The strategy: Focus on the meaning and structure, not individual words. Getting 80% of the words in the right order scores well. Getting 50% of the words perfectly but in the wrong order scores poorly.
3. Summarize Written Text (Writing & Reading)
You read a passage and write a one-sentence summary in 5-75 words. You have 10 minutes.
The formula that works: "[Main subject] [main verb] [main idea], [which/while/and] [supporting detail]." One sentence. Captures the core idea. Grammatically sound. Done.
4. Write Essay (Writing)
You write a 200-300 word essay in 20 minutes. Structure that consistently scores well:
→ Introduction (2-3 sentences): State the topic and your position
→ Body paragraph 1 (3-4 sentences): First reason with example
→ Body paragraph 2 (3-4 sentences): Second reason with example
→ Conclusion (1-2 sentences): Restate your position
Hit 250-280 words, use varied sentence structures, avoid spelling errors, and you'll score well.
Tasks Most People Struggle With
Retell Lecture
You listen to a 60-90 second academic lecture, see an image, then have 40 seconds to summarize it.
Note-taking strategy: Don't write full words. Use abbreviations and symbols. Write keywords in the order you hear them. When recording starts, speak about the 3-4 most important points in order.
Fill in the Blanks
These tasks test collocations and grammar instincts. "Strong coffee" not "powerful coffee." "Make a decision" not "do a decision." The best preparation is reading extensively in English so these patterns become instinctive.
PTE-Specific Mistakes Indian Test-Takers Make
Speaking too fast. Indian English speakers tend to speak quickly, which in IELTS can actually sound impressive. In PTE, the AI interprets rapid speech as unclear fluency. Slow down to about 80% of your natural speed.
Ignoring the microphone. PTE's microphone is sensitive. Speak at a consistent volume, directly into the mic. Don't turn your head.
Skipping items. In PTE, unanswered items score zero. Always attempt every task, even if you're unsure.

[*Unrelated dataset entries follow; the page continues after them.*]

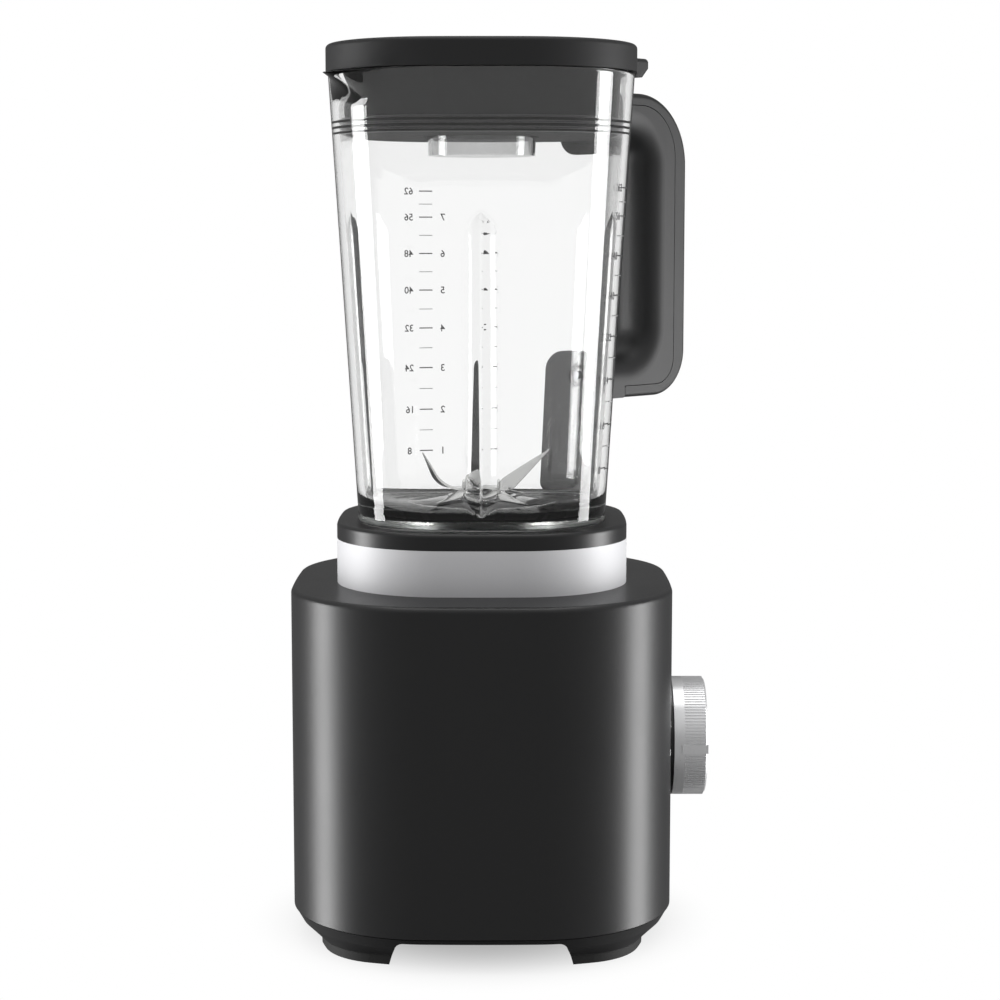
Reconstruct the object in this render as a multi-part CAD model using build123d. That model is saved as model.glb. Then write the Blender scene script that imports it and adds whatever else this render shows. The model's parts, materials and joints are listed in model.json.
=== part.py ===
from build123d import *
from dataclasses import dataclass
from math import atan2, copysign, cos, degrees, pi, sin, sqrt
import os

# Countertop blender. Units are millimetres. The origin is on the worktop under the motor axis,
# +Z is up and +X is the front, where the control knob is. The handle stands over the +X +Y corner
# and the jar pours over the -X -Y corner.

# ---- Driving dimensions: outlines in plan -------------------------------------------------------
BODY_HALF = 88.0  # motor base, from the axis to the middle of a side
BODY_CORNER = 64.0
BODY_BOW = 4.0
SHOULDER_WIDTH = 20.8  # base edge to collar
COLLAR_CORNER = 50.0
COLLAR_BOW = 4.5
SEAT_MARGIN = 10.1  # collar edge to the jar's foot
JAR_CORNER = 38.6  # at the jar's foot
JAR_BOW = 3.3
JAR_FLARE = 12.5  # the jar's wall leans out by this much up to its rim
LID_OVERHANG = 1.0
FOOT_SETBACK = 9.4  # base edge to the rubber feet
FOOT_CORNER = 31.0
FOOT_BOW = 13.0

# ---- Driving dimensions: heights, from the worktop up -------------------------------------------
FOOT_HEIGHT = 4.5
SKIRT_HEIGHT = 11.2
BODY_HEIGHT = 148.2
SHOULDER_RISE = 1.3
COLLAR_HEIGHT = 20.6
PAD_HEIGHT = 7.6
JAR_HEIGHT = 203.0
LID_HEIGHT = 12.6
PLUG_DEPTH = 27.6  # how far the lid's plug reaches below the jar's rim
CAP_DEPTH = 36.2  # how far the centre cap reaches below the jar's rim

# ---- Walls and clearances -----------------------------------------------------------------------
HOUSING_WALL = 3.0
COLLAR_WALL = 3.0
DECK_WALL = 2.5
JAR_WALL = 3.2
JAR_FLOOR = 4.0
LID_WALL = 2.0
CAP_WALL = 2.2
NEST_GAP = 0.2  # between nested mouldings that don't move
LIFT_GAP = 0.3  # between parts that lift or turn past each other
RUNNING_GAP = 0.05  # radial, shaft in bush
SEAT_GAP = 0.02  # radial, bearing in its seat

# ---- Base details -------------------------------------------------------------------------------
CREASE_ROUND = 2.4
SEAM_WIDTH = 0.5
SEAM_DEPTH = 1.5
ARCH_HEIGHT = 13.1
LEG_TOP_WIDTH = 50.5  # from the base's edge to the side of an arch
LEG_FOOT_WIDTH = 46.8
ARCH_ROUND = 4.0
SOLE_SETBACK = 1.0  # the rubber soles stand in from the legs by this much
SKIRT_BEND = 5.2  # the skirt turns in more steeply from this far above the soles' tops
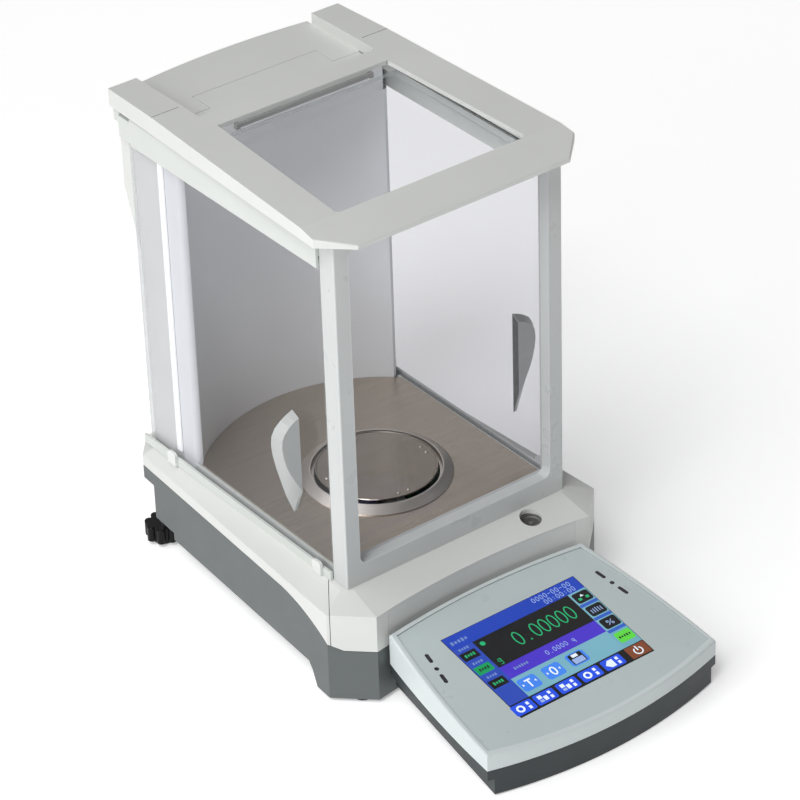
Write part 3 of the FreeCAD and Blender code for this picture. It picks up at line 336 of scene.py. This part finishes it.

Poor time management in Reading. The Reading section gives you a single timer for multiple task types. If you're stuck on a Reorder Paragraphs question for more than 3 minutes, make your best guess and move on.
A 30-Day PTE Preparation Timeline
Days 1-5: Take a full practice test for an honest baseline. Identify your two weakest skill areas and two weakest task types.
Days 6-15: Focus exclusively on your weakest tasks. Do 10-15 practice items per day. For Speaking tasks, record every attempt and listen back.
Days 16-22: Timed mini-sessions — 2-3 task types with a timer. Build stamina and time management skills.
Days 23-27: Full practice tests under real conditions. Score yourself and analyze what's improving and what's stuck.
Days 28-30: Light review only. Go over common mistakes. Do a few Read Aloud and Repeat Sentence tasks to stay warm. Rest.
Should You Take PTE or IELTS?
Take PTE if: you need results fast, you're comfortable with computers, your speaking is consistent, and you don't mind talking to a machine.
Take IELTS if: you speak better in conversations than monologues, your writing is stronger than your speaking, and you have more than 2 weeks before your deadline.
Commit to one. Splitting your preparation between two test formats is the fastest way to score poorly on both.